I have less vivid memories of some of the later camps. That said, when I did that run of them in 2012, 2013 and 2014 it felt like the concept of the camps had become a rather well-functioning system. It also started to feel like a lot of the same conversations were playing out again at some of the camps.

It was fun to take part in that. It felt great to become more of a facilitator of some of that. That said, in some of the later camps there would also be times when someone would pitch “Shouldn’t there be a thing like X, what if we started making it right now!?” and then one of the folks who had been coming for a while would chime in with something like “That sounds a lot like A, B, C, D, or E and four out of five of those letters ended up being unsustainable for somewhat intractable reasons 1, 2, and 3.” In that context, I think I burned out a little from some of the can do attitude of just roll yourselves up and make a thing ideals that I feel like were so central to THATcamp. The hustle of that DIY world and impulse gets exausting. It’s also clear that the big, hard, challenging seemingly intractable things keep coming up and don’t lend themselves well to the format. It also feels like we’ve lost a lot of the optimism that surrounded those events, I think in part as it feels like the community became more aware and engaged with how problematic the values at play in digital technology ideologies are.

THATCamp Temporal Vertigo

Thinking back over the 12 years from the beginning of THATcamp makes me feel something a bit like a professional vertigo. When the first camp happened, I was 23 and half way through a master’s program and about two years into really working my first full-time job. It felt so exciting to be connecting with folks at all levels of their careers and getting positive feedback about ideas I had for projects. It’s hard for me to process through what parts of my feelings and thoughts about the camps are about the events themselves and what parts are really about my growth and development. So take all of my reflections on this with a grain of salt. I don’ t believe I can separate out what parts of this are about me and what parts of them are about the events.

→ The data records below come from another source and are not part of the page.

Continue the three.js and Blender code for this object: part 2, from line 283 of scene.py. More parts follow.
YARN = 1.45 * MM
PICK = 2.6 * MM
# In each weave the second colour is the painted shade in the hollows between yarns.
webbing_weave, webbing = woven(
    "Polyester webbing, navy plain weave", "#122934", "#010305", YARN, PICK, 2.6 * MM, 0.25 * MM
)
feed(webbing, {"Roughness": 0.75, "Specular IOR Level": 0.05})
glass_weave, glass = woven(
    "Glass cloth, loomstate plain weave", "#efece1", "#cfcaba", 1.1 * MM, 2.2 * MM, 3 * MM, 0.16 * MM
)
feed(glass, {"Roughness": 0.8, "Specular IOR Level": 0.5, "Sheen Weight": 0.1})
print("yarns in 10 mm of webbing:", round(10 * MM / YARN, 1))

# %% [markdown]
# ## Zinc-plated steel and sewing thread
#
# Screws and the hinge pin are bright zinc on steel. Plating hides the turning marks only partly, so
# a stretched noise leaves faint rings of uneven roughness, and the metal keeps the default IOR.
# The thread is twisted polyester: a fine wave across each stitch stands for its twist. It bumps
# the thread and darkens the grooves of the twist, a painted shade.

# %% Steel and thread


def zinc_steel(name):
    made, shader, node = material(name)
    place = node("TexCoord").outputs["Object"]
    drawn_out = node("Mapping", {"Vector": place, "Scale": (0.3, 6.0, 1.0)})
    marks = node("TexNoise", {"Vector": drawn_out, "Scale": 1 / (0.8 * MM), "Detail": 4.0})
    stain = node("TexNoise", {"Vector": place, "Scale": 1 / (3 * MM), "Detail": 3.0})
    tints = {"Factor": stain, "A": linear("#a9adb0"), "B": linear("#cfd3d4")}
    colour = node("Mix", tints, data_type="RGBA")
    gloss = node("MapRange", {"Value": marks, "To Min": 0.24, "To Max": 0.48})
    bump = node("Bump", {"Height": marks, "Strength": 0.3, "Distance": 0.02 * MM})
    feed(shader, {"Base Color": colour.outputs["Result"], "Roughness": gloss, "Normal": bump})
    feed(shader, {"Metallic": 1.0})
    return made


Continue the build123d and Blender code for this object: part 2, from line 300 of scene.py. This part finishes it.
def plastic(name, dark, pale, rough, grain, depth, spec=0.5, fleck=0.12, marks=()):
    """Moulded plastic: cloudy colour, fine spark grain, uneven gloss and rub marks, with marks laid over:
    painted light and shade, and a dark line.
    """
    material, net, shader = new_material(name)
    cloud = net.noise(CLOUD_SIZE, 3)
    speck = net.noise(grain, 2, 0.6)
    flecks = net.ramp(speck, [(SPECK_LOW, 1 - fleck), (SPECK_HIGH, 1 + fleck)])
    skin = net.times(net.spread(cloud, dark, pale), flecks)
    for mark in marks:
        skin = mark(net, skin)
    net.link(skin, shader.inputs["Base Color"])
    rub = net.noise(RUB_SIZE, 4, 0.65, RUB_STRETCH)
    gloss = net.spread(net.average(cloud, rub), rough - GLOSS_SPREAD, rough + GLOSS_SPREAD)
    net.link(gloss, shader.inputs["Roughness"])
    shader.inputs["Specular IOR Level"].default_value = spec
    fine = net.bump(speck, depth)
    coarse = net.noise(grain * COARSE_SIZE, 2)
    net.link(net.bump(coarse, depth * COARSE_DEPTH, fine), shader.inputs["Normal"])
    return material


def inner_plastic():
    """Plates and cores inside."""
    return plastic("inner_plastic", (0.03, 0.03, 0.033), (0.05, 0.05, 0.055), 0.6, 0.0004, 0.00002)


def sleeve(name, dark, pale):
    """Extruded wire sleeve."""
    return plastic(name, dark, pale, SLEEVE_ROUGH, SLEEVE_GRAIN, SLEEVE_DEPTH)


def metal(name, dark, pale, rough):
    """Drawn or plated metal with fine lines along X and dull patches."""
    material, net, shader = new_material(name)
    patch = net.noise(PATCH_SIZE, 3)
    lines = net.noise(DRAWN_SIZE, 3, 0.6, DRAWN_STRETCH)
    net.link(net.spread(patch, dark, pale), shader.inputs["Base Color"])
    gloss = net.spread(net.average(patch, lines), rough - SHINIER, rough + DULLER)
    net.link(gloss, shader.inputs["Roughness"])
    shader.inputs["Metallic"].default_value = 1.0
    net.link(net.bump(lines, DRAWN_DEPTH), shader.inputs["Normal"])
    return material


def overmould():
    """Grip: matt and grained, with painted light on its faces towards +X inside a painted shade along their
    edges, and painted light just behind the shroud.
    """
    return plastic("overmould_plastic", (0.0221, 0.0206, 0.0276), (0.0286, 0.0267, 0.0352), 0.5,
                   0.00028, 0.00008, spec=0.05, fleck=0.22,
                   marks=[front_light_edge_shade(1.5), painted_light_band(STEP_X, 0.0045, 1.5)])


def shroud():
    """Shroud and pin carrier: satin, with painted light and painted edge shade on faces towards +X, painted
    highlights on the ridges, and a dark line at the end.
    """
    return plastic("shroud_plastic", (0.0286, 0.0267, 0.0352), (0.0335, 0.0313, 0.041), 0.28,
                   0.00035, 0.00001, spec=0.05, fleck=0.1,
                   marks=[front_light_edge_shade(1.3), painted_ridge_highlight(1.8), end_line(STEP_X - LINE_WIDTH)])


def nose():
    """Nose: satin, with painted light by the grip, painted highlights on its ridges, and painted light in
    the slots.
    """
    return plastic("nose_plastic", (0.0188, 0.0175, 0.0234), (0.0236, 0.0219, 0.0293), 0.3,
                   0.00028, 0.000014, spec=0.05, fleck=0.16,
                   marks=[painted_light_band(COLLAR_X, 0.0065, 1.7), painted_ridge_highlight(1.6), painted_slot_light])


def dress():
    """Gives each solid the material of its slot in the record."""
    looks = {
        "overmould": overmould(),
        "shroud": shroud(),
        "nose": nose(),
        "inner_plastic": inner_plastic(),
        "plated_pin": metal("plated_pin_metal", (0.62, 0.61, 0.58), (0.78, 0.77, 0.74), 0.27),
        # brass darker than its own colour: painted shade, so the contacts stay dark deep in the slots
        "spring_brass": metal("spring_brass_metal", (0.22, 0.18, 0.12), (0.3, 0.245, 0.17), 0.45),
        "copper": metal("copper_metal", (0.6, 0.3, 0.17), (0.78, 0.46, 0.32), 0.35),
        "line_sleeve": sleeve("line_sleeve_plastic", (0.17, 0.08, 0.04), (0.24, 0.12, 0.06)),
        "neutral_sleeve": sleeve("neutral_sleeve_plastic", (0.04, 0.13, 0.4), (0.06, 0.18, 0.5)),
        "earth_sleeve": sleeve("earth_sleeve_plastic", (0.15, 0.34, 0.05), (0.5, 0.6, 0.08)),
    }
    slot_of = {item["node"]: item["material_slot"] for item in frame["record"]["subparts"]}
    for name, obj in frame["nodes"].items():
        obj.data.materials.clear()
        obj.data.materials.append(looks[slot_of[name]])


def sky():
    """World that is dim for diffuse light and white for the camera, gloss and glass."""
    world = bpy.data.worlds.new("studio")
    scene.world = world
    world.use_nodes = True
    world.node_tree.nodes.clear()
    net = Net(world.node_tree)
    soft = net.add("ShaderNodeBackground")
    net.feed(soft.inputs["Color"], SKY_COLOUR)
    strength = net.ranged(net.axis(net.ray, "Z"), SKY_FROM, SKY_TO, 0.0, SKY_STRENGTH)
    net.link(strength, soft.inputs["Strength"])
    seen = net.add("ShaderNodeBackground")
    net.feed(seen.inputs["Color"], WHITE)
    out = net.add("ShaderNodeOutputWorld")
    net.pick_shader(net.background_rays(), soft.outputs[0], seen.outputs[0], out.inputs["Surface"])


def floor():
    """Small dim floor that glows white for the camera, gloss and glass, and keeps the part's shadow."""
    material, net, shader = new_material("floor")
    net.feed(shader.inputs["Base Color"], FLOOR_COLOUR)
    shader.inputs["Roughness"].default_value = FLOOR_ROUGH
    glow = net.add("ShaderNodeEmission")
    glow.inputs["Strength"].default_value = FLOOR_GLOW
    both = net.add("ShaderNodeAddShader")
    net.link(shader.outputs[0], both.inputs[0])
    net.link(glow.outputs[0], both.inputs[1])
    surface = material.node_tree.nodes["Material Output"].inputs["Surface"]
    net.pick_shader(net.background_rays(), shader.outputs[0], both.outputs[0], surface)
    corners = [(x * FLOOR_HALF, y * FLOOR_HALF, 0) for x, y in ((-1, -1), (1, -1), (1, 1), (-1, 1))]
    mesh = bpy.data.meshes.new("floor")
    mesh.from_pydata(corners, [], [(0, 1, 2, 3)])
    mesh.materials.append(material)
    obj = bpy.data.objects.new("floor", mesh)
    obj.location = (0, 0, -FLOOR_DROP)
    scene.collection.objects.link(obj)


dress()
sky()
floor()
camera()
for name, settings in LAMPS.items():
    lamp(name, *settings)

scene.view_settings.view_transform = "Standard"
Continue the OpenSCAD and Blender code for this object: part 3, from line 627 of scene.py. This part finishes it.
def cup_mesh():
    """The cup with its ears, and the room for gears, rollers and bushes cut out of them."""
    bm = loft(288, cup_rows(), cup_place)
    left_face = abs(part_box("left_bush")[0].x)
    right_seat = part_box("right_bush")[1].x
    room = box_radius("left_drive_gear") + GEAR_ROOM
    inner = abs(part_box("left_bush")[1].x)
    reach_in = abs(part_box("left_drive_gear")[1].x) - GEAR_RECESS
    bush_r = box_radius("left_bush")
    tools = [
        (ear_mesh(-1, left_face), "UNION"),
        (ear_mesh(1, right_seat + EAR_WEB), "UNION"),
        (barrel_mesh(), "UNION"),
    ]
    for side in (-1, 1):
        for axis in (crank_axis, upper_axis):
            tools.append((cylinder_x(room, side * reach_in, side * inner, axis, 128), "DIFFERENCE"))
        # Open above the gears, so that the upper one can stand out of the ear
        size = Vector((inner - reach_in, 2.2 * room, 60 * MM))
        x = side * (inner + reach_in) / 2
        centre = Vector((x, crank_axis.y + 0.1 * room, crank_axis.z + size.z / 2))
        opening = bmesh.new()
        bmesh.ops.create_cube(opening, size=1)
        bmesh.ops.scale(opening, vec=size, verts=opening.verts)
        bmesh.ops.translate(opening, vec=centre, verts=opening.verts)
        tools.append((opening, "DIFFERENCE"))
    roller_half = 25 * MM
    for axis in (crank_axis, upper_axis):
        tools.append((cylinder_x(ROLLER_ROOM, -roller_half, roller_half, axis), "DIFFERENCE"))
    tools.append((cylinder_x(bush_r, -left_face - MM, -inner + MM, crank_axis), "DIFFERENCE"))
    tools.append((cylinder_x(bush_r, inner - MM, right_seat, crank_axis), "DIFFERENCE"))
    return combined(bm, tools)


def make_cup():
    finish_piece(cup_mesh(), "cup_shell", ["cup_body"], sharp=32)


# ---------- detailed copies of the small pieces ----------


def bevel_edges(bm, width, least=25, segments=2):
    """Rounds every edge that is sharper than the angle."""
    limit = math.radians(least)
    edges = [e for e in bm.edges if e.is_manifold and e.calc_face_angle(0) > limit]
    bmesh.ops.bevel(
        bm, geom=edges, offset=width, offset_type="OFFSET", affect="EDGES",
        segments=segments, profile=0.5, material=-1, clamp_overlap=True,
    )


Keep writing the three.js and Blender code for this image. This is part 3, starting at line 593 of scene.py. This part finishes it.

Growing through and and from THATCamp

With that said, it does feel like things have substantively changed in the digital history and digital humanities spaces since those camps. As areas like digital history and the digital humanities went through a range of periods of growth and faced substantive criticism they changed. In many ways I think they changed for the better. It feels like a more critical set of approaches and thinking going on across these spaces these days. As the fields THATCamp helped to energize have grown up it feels OK that we may have outgrown it as a tool.

With that said, I also accept that I can’t extract my history and experience from this perspective. I grew up professionally in dialog with those THATCamp events and I know they were formative in shaping how I think about and approach things and many of the collaborations and relationships that my career is anchored in.

A told, I think I mainly am left with a lot of gratitude for the chance to be in the place and time where THATCamp came together. I owe so much to the people who I was able to learn from in those events and they are going to forever be a foundational part of my career.